The vang and the jib halyard are led to each side. Eventually adjustable shrouds will be rigged to each side, and the fourth position on each thwart will be left for future use. The outhaul and cunningham are led to the CB cap just aft of the mainsheet swivel. The centerboard up line is a 3:1 led aft along the top of the CB trunk to the thwart and turned to starboard (for use when bearing off on a port rounding at a windward mark) along the aft edge of the thwart. The line continues aft, crosses the boat, and goes forward to the port side of the thwart, where it becomes a 2:1 CB down control.
The rigging is not currently - November 9, 1998 - complete. The shockcord takeups for the vang, jib halyard and centerboard lines have not been rigged. Though the mast ram track, car and strut are rigged, no control lines are yet. The centerboard trunk upper opening varies in width, and the CB jams at both the full up and full down position. A fair bit of work remains to complete the boat, but it was complete enough to race the last race of the 1998 season, the PRSA Fall Frostbite. The last time the boat was in the water was the PRSA Fall Frostbite two years ago, which the boat won. After two years of rebuilding, the boat was able to win (narrowly) the Fall Frostbite again. It was over 2000 numbers older than the second oldest boat racing.
I have not yet weighed the boat. The last time it was weighed, some time before the rebuild, it was close to minimum weight.
I would make the bulkhead and thwart out of foam/glass/epoxy to avoid the epoxy coating and clear finishing steps required for the wooden parts. However, foam/glass/epoxy bulkheads might be so stiff that you would not be able to bend the diagonal bulkheads when forcing them into place. You might consider taking the deck off to allow easier access into the hull to build in bulkheads.
If you do choose aircraft plywood, the two faces are slightly different. One is a darker mahogany, the other lighter. If you want each visible face (with the exception of the mast step each piece is only seen on one face) to be the darker - I like it better - face, you would have to lay out the panels that way. This may require slightly more plywood.
Use a maximum CB trunk width shim, the full length of the CB trunk, while fitting and bonding in reinforcements. The trunk was not consistent width before I started, but the boat was flexible enough that the board could go up and down (with a little forcible encouragement). The structure now prevents the CB cap from bending, and restricts the movement of the centerboard. I have to sand the CB cap to open the CB cap opening up to a consistent - and class maximum - width. I did use an old centerboard as a shim, but it was not maximum width.
Remember that you are fixing up an old beat up Albacore, and are not trying to build a piece of furniture (not that I could have, but I could have worked a lot faster).

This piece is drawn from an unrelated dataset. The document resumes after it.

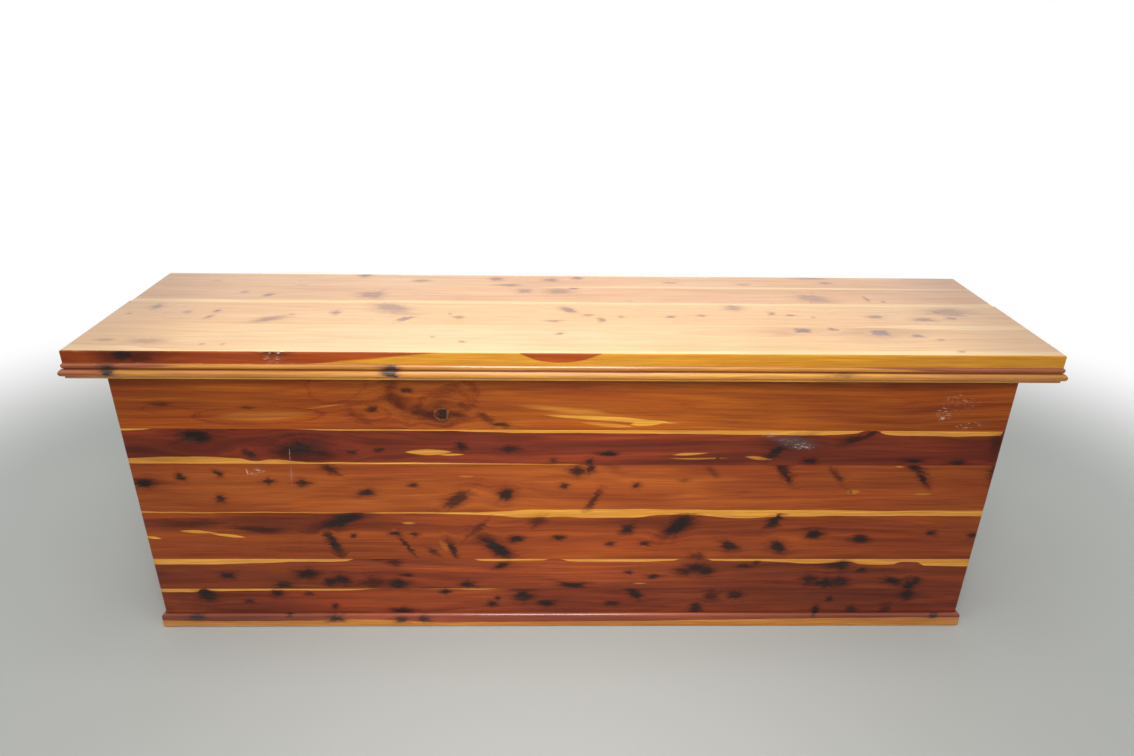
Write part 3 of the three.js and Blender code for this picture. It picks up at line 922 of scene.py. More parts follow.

Consider moving the three way join between the diagonal bulkheads and the forward centerline bulkhead an inch or two further forward to allow the mast to be stepped at the maximum class allowable distance forward, and to allow for a maximum length mast gate. However, this will require the diagonal bulkheads to go in at an angle that does not match the aft edge of the Skene racing deck, so the top of the bulkhead will have to be fastened to the inside surface of the foredeck some other way that what I was able to do. My design has the bulkhead flush with the inside surface of the lip on the back of the foredeck.
Don't spend hours staring at the boat at various stages in construction, imaging it completed (a couple of minutes is good).